• **Given problem**:
Begin with the line that contains "build_aprons()" and end with the line that contains "cad_parts[node].hide_render = cad_parts[node].hide_viewport": copy that span of lines exactly, and nothing outside it.

• **Recorded information**:
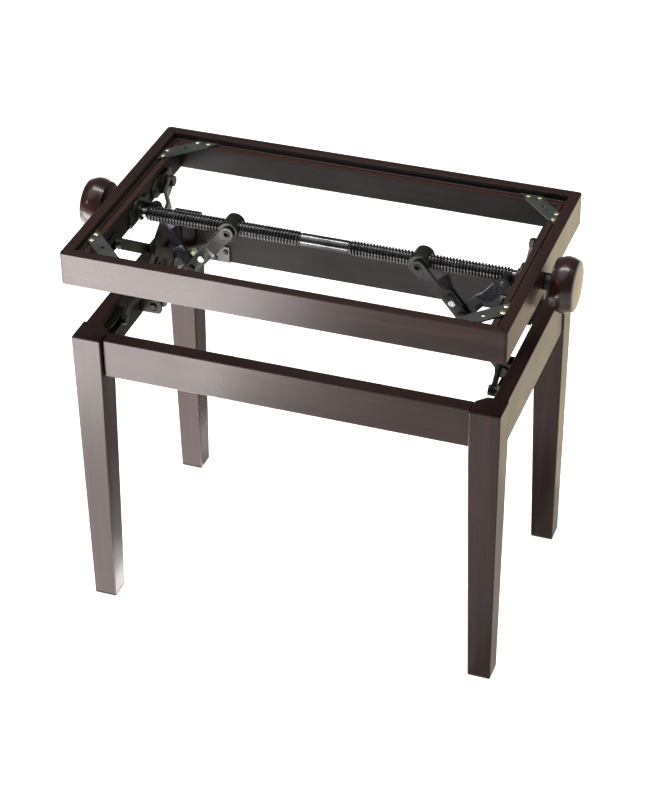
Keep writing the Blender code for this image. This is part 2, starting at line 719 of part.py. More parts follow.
def build_toggle_link(name, side):
    """The flat link from the bearing's lug down to the elbow."""
    start, end = LINK_JOG
    path = [
        (-LINK_HALF_WIDTH, LINK_HEAD_Y),
        (start, LINK_HEAD_Y),
        (end, 0.0),
        (HALF_ARM + LINK_HALF_WIDTH, 0.0),
    ]
    holes = [(0.0, PIN_RADIUS + RUNNING), (HALF_ARM, PIN_RADIUS + RUNNING)]
    turn = Matrix.Rotation(pi - ARM_ANGLE, 4, "Y")
    section = (LINK_HALF_WIDTH, LINK_THICKNESS)
    bent_bar(name, side, (LINK_X, 0.0, SPINDLE_HEIGHT), turn, path, section, holes)


def build_pins(suffix, side):
    """Elbow pin, foot pin and the riveted spacer of one pair of drive arms."""
    outer = ARM_INNER_Y + ARM_THICKNESS / 2
    radius, depth = PIN_HEAD
    head = -outer - RUNNING
    profile = rod_profile((PIN_RADIUS, head, outer + depth), (radius, head - depth, head))
    elbow = (ELBOW_X, 0.0, ELBOW_Z)
    turned(f"elbow_pin_{suffix}", profile, elbow, along_y(), side, "black_gloss")
    cheek = outer + CLEVIS_PLAY + CLEVIS_THICKNESS
    head = -cheek - GAP
    profile = rod_profile((PIN_RADIUS, head, cheek + FOOT_PIN_TAIL), (radius, head - FOOT_PIN_HEAD, head))
    foot = (LINK_X, 0.0, FOOT_Z)
    turned(f"foot_pin_{suffix}", profile, foot, along_y(), side, "black_gloss")
    back = HALF_ARM - SPACER_POSITION
    spacer = (ELBOW_X - back * cos(ARM_ANGLE), 0.0, ELBOW_Z + back * sin(ARM_ANGLE))
    inner = ARM_INNER_Y - ARM_THICKNESS / 2 - RUNNING
    outside = outer + RUNNING
    radius, depth = RIVET_HEAD
    profile = rod_profile(
        (radius, outside, outside + depth),
        (RIVET_RADIUS, inner, outside),
        (SPACER_RADIUS, -inner, inner),
        (RIVET_RADIUS, -outside, -inner),
        (radius, -outside - depth, -outside),
    )
    turned(f"arm_spacer_{suffix}", profile, spacer, along_y(), side, "zinc")


def build_nut(name, side):
    """A barrel nut across the spindle, with a stud at each end."""
    reach = ARM_OUTER_Y + ARM_THICKNESS / 2 + 2 * GAP
    profile = rod_profile(
        (NUT_STUD_RADIUS, NUT_HALF_LENGTH, reach),
        (NUT_RADIUS, -NUT_HALF_LENGTH, NUT_HALF_LENGTH),
        (NUT_STUD_RADIUS, -reach, -NUT_HALF_LENGTH),
    )
    place = (NUT_X, 0.0, SPINDLE_HEIGHT)
    nut = turned(name, profile, place, along_y(), side, "black_steel", LARGE_STEPS)
    profile = rod_profile((THREAD_RADIUS + 2 * RUNNING, -CUT_REACH, CUT_REACH))
    bore = turned(name + "_bore", profile, place, along_x(), side)
    combine(nut, bore, "DIFFERENCE")


def scissor_bar(name, side, place, angle, path, holes, pins):
    """One scissor arm in a plane of constant X, with its holes and its own pins.

    Holes and pins are placed by their distance along the arm from its origin.
    """
    turn = side_plane(angle) @ front_plane()
    section = (SCISSOR_HALF_WIDTH, SCISSOR_THICKNESS)
    bar = bent_bar(name, side, place, turn, path, section, holes)
    along = Vector((0.0, cos(angle), sin(angle)))
    for number, (distance, sections) in enumerate(pins):
        spot = Vector(place) + along * distance
        pin = turned(f"{name}_pin_{number}", rod_profile(*sections), spot, along_x(), side)
        combine(bar, pin, "UNION")


def build_scissor(suffix, side):
    """The two crossed arms of one end, between seat frame and base."""
    length = SCISSOR_LENGTH
    middle = length / 2
    start, end = SCISSOR_JOG
    reach = SCISSOR_HALF_WIDTH
    radius, height = SCISSOR_RIVET_HEAD
    clear = CHANNEL_WALL + 2 * GAP
    seat_back = SEAT_INNER_X - GAP - clear
    base_back = BASE_INNER_X - GAP - clear
    inside = SCISSOR_THICKNESS / 4
    rivet = (radius, SCISSOR_OUTER_LOW - height, SCISSOR_OUTER_LOW + inside)
    cross = [
        (PIN_RADIUS, SCISSOR_INNER_HIGH - inside, SCISSOR_OUTER_HIGH + 4 * GAP),
        (radius, SCISSOR_INNER_LOW - height, SCISSOR_INNER_HIGH - inside),
    ]
    foot = [(ROLLER_RADIUS, SCISSOR_OUTER_LOW + inside, base_back), rivet]
    head = [(ROLLER_RADIUS, SCISSOR_OUTER_LOW + inside, seat_back), rivet]
    jogged = [
        (-reach, SCISSOR_OUTER_X),
        (start, SCISSOR_OUTER_X),
        (end, SCISSOR_INNER_X),
        (length - end, SCISSOR_INNER_X),
        (length - start, SCISSOR_OUTER_X),
        (length + reach, SCISSOR_OUTER_X),
    ]
    scissor_bar(
        f"scissor_arm_{suffix}_a",
        side,
        (0.0, SCISSOR_PIVOT_Y, SPINDLE_HEIGHT),
        -SCISSOR_ANGLE,
        jogged,
        [(0.0, PIN_RADIUS + RUNNING)],
        [(middle, cross), (length, foot)],
    )
    scissor_bar(
        f"scissor_arm_{suffix}_b",
        side,
        (0.0, CROSS_Y, CROSS_Z),
        SCISSOR_ANGLE,
        [(-middle - reach, SCISSOR_OUTER_X), (middle + reach, SCISSOR_OUTER_X)],
        [(-middle, PIN_RADIUS + SCISSOR_SLACK), (0.0, PIN_RADIUS + RUNNING)],
        [(middle, head)],
    )


def build_scissor_mounts(suffix, side):
    """Fixed pivots in front and roller channels behind, above and below."""
    seat = (side, SEAT_INNER_X, SPINDLE_HEIGHT)
    base = (side, BASE_INNER_X, SCISSOR_LOW_Z)
    build_pivot_bracket(f"upper_pivot_{suffix}", *seat, UPPER_PIVOT_BULGE, UPPER_SHOULDER_RADIUS)
    build_pivot_bracket(f"lower_pivot_{suffix}", *base, LOWER_PIVOT_BULGE, LOWER_SHOULDER_RADIUS)
    build_channel(f"upper_channel_{suffix}", *seat, GAP)
    build_channel(f"lower_channel_{suffix}", *base, SCISSOR_SLACK)


# Spindle and knobs ----------------------------------------------------------
def build_spindle():
    """The spindle: journals, two threaded lengths and a plain middle."""
    profile = rod_profile(
        (JOURNAL_RADIUS, THREAD_END, SPINDLE_END),
        (THREAD_RADIUS, THREAD_START, THREAD_END),
        (SPINDLE_RADIUS, -THREAD_START, THREAD_START),
        (THREAD_RADIUS, -THREAD_END, -THREAD_START),
        (JOURNAL_RADIUS, -SPINDLE_END, -THREAD_END),
    )
    turned("spindle", profile, (0.0, 0.0, SPINDLE_HEIGHT), along_x(), None, "black_gloss", LARGE_STEPS)


def build_knob(suffix, side):
    """A turned wooden knob with a barrel-shaped side, and the collar behind it."""
    place = (0.0, 0.0, SPINDLE_HEIGHT)
    middle = (KNOB_START + KNOB_END) / 2
    front, widest, rear = KNOB_BELLY
    bore = JOURNAL_RADIUS + RUNNING
    profile = [
        (0.0, KNOB_END + KNOB_DOME),
        (KNOB_FACE_RADIUS / 2, KNOB_END + 0.7 * KNOB_DOME),
        (KNOB_FACE_RADIUS - KNOB_DOME, KNOB_END),
        (KNOB_FACE_RADIUS, KNOB_END - KNOB_DOME),
        (KNOB_RADIUS - KNOB_DOME, middle + front),
        (KNOB_RADIUS, middle + widest),
        (KNOB_RADIUS - KNOB_DOME, middle + rear),
        (KNOB_BACK_RADIUS + KNOB_DOME, KNOB_START + KNOB_DOME),
        (KNOB_BACK_RADIUS, KNOB_START),
        (bore, KNOB_START),
        (bore, SPINDLE_END + GAP),
        (0.0, SPINDLE_END + GAP),
    ]
    turned(f"knob_{suffix}", profile, place, along_x(), side, "knob_wood", LARGE_STEPS)
    low, high = SEAT_LENGTH / 2 + GAP, KNOB_START - GAP
    ring = [(COLLAR_RADIUS, high), (COLLAR_RADIUS, low), (bore, low), (bore, high)]
    turned(f"knob_collar_{suffix}", ring, place, along_x(), side, "black_plastic", LARGE_STEPS)


def build_lifting_unit(suffix, angle):
    """Everything at one end of the bench, turned about Z into its place."""
    side = bpy.data.objects.new(f"side_{suffix}", None)
    side.rotation_euler.z = angle
    CUTTERS.objects.link(side)
    build_clevis(f"lift_clevis_{suffix}", side)
    build_bearing(f"spindle_bearing_{suffix}", side)
    build_scissor_mounts(suffix, side)
    build_scissor(suffix, side)
    build_toggle_link(f"toggle_link_{suffix}", side)
    build_drive_arms(suffix, side)
    build_pins(suffix, side)
    build_nut(f"trunnion_nut_{suffix}", side)
    build_knob(suffix, side)


def main():
    """Build the whole bench."""
    for corner, sx, sy in (("fl", -1, -1), ("fr", 1, -1), ("bl", -1, 1), ("br", 1, 1)):
        build_leg(f"leg_{corner}", sx, sy)
        build_leg_plate(f"leg_plate_{corner}", sx, sy)
        build_leg_bolt(f"leg_bolt_{corner}", sx, sy)
        build_seat_plate(f"seat_plate_{corner}", sx, sy)
    build_aprons()
    build_seat_rails()
    build_spindle()
    build_lifting_unit("r", 0.0)
    build_lifting_unit("l", pi)


main()
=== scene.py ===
"""The looks of a height-adjustable piano bench frame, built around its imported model."""

import json
from math import cos, floor, pi, radians, sin

import bmesh
import bpy
from mathutils import Matrix, Vector


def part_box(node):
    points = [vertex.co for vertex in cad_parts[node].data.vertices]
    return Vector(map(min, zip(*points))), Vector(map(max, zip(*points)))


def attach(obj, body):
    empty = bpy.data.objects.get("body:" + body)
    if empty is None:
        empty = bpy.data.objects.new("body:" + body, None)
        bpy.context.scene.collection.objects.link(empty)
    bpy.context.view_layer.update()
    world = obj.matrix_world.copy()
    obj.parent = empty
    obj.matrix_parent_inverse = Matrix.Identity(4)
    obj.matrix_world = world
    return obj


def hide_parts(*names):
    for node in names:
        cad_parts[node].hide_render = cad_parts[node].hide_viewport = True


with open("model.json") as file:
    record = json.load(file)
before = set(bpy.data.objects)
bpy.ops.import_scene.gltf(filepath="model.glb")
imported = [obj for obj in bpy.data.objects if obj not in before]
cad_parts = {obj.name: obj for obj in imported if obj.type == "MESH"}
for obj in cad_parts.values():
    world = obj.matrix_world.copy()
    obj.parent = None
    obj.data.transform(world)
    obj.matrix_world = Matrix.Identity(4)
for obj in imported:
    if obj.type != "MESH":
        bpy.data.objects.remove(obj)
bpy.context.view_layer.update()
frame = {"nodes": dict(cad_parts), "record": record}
NODES = frame["nodes"]
SIDES = (("r", "right", 1), ("l", "left", -1))
CORNERS = (("fl", -1, -1), ("fr", 1, -1), ("bl", -1, 1), ("br", 1, 1))

# The spindle: its threads, its plain middle and its journals
PITCH = 0.004
THREAD_DEPTH = 0.0023
THREAD_CREST = 1.35
THREAD_STEPS = 28
THREAD_SAMPLES = 8
THREAD_START = 0.031
THREAD_END = 0.2348
MIDDLE_RELIEF = 0.0012
JOURNAL_RADIUS = 0.0065
SPINDLE_CHAMFER = 0.0008
SPINDLE_OVERLAP = 0.0005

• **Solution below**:
    build_aprons()
    build_seat_rails()
    build_spindle()
    build_lifting_unit("r", 0.0)
    build_lifting_unit("l", pi)


main()
=== scene.py ===
"""The looks of a height-adjustable piano bench frame, built around its imported model."""

import json
from math import cos, floor, pi, radians, sin

import bmesh
import bpy
from mathutils import Matrix, Vector


def part_box(node):
    points = [vertex.co for vertex in cad_parts[node].data.vertices]
    return Vector(map(min, zip(*points))), Vector(map(max, zip(*points)))


def attach(obj, body):
    empty = bpy.data.objects.get("body:" + body)
    if empty is None:
        empty = bpy.data.objects.new("body:" + body, None)
        bpy.context.scene.collection.objects.link(empty)
    bpy.context.view_layer.update()
    world = obj.matrix_world.copy()
    obj.parent = empty
    obj.matrix_parent_inverse = Matrix.Identity(4)
    obj.matrix_world = world
    return obj


def hide_parts(*names):
    for node in names:
        cad_parts[node].hide_render = cad_parts[node].hide_viewport = True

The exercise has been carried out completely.